The next requirement is formatting. This is where many writers lose time and confidence. A memoir might begin as a deeply personal writing project, but if your goal is self-publishing, it eventually becomes a production job. Front matter, trim size, page layout, export settings, and retailer requirements all matter. If your software stops at drafting, you are still left solving the hardest technical problems elsewhere.
The real problem with fragmented memoir writing software
Many writers build a workflow piece by piece. They draft in one app, track scenes in another, hire out the cover, fight with formatting software, then hope their final files pass retailer checks. That can work, but it creates risk at every handoff.
Fragmented workflows introduce version confusion, formatting inconsistencies, and avoidable submission errors. If you are writing a memoir with photos, epigraphs, or unusual section breaks, those problems multiply. Even a strong manuscript can get delayed by technical issues that have nothing to do with the writing itself.
This is why memoir writing software should be judged by more than its editor. A nice writing screen is useful, but it is not enough. The stronger question is whether the platform supports the full job - from first draft to print-ready files - without turning every stage into a new learning curve.
How to evaluate memoir writing software
Start with organization. Memoir is rarely written in perfect sequence. You may draft one chapter from childhood, skip to a turning point in adulthood, then return to an earlier thread after more reflection. The software should let you break the manuscript into manageable parts, label them clearly, and move them without disrupting the whole document.

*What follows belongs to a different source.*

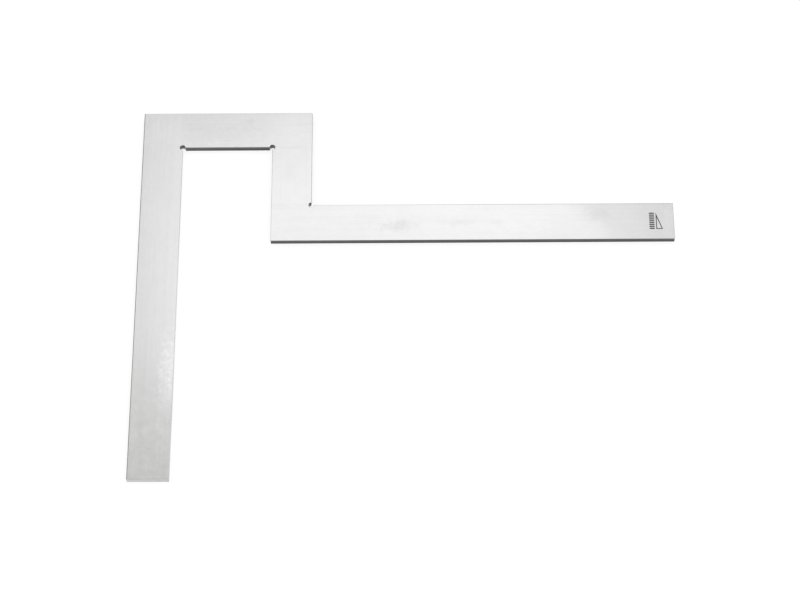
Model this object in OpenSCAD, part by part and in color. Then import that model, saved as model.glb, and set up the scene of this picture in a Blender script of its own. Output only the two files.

Then look at revision control. Memoir writing is iterative by nature. You may need to test different openings, remove legal or family-sensitive details, or shift the balance between scene and reflection. Software that makes those changes easy is worth far more than software that only looks elegant.
Next comes publishing readiness. If self-publishing is the plan, formatting and export are not optional extras. They are core requirements. The best memoir writing software should help you move from manuscript to finished files without introducing new errors at the last minute.
Finally, consider validation. This is the most overlooked part of the process, and one of the most expensive to ignore. Retailers such as KDP and IngramSpark have strict file requirements. A memoir that looks fine on your screen can still be rejected because of layout issues, embedded file problems, or metadata mismatches. Software that checks for those issues before submission saves time and avoids preventable setbacks.
Memoir writing software for drafting versus publishing
Some tools are excellent for drafting and weak for production. Others can produce a printable file but are frustrating for long-form writing. That split is where many memoir projects bog down.
If your only goal is to capture memories and shape a narrative privately, a basic writing tool may be enough. But if you want to publish, especially as an independent author, you need software that handles both creation and delivery. Otherwise, every milestone creates a new technical hurdle.
This trade-off matters because memoir writers often underestimate the back half of the process. Writing the manuscript feels like the main challenge. In reality, finishing the book professionally requires design, formatting, export control, and submission accuracy. If your software cannot support that, you will either spend more money outsourcing or spend more time fixing preventable problems yourself.
What an end-to-end workflow looks like
The strongest setup for memoir writers is one system that covers the entire publishing workflow. That means writing and organization in the same place where you manage design, format the interior, prepare exports, and check files before submission.
For example, a platform like Tunmire is built around that exact workflow. You can draft and organize the manuscript in Apollo, handle cover and visual design in Iris, prepare the manuscript for print in Forge, and run validation checks before submitting to major retailers. That matters because memoir publishing is rarely blocked by one giant mistake. It is usually slowed down by a pile of smaller ones - inconsistent files, layout issues, export problems, or retailer rejections that could have been caught earlier.
One subscription with those functions in one place gives serious writers more control. It also reduces the cost of switching between tools that were never designed to work together. For authors who want to self-publish without the rejections, that kind of consolidation is practical, not cosmetic.
Features that matter more than flashy extras
Memoir writing software does not need gimmicks. It needs to remove friction from meaningful work.
Clean drafting tools matter because memoir requires sustained focus. Strong organization matters because personal narratives are assembled, not simply recorded. Cover design support matters because a professional book cannot stop at a strong manuscript. Print-ready layout matters because formatting errors can undercut the entire release. Validation matters because submission standards are real, and retailer rejection is not a minor inconvenience.
By contrast, flashy features are often overrated. A complicated interface, endless templates, or novelty tools can distract from the actual job. Serious writers usually benefit more from clarity, control, and reliable output than from feature overload.
When simpler memoir writing software is enough
There are cases where a lighter tool makes sense. If you are still collecting memories, testing whether the project has enough material, or writing strictly for family circulation, you may not need a full publishing workflow yet. In that stage, ease of use may matter more than production depth.
But once the memoir becomes a real book project, the bar changes. You need to think beyond drafting. You need to know how the manuscript will be laid out, how the cover will be produced, how the files will export, and whether they will pass submission checks. Software that cannot answer those needs may feel cheaper at first, but it often pushes costs downstream.
Choosing memoir writing software with the end in mind
The best memoir writing software is the one that matches your actual goal. If the goal is a published book, choose software that respects the full scope of the work. That means story development, structural control, formatting, design, export, and validation.
A memoir asks for enough courage on its own. Your tools should not add confusion, duplicate work, or increase the odds of rejection. Choose a system that lets you stay focused on the writing while still producing professional files when the manuscript is ready.
A finished memoir is not just written well. It is prepared well. Pick software that helps you do both, and the path from memory to published book gets a lot more manageable.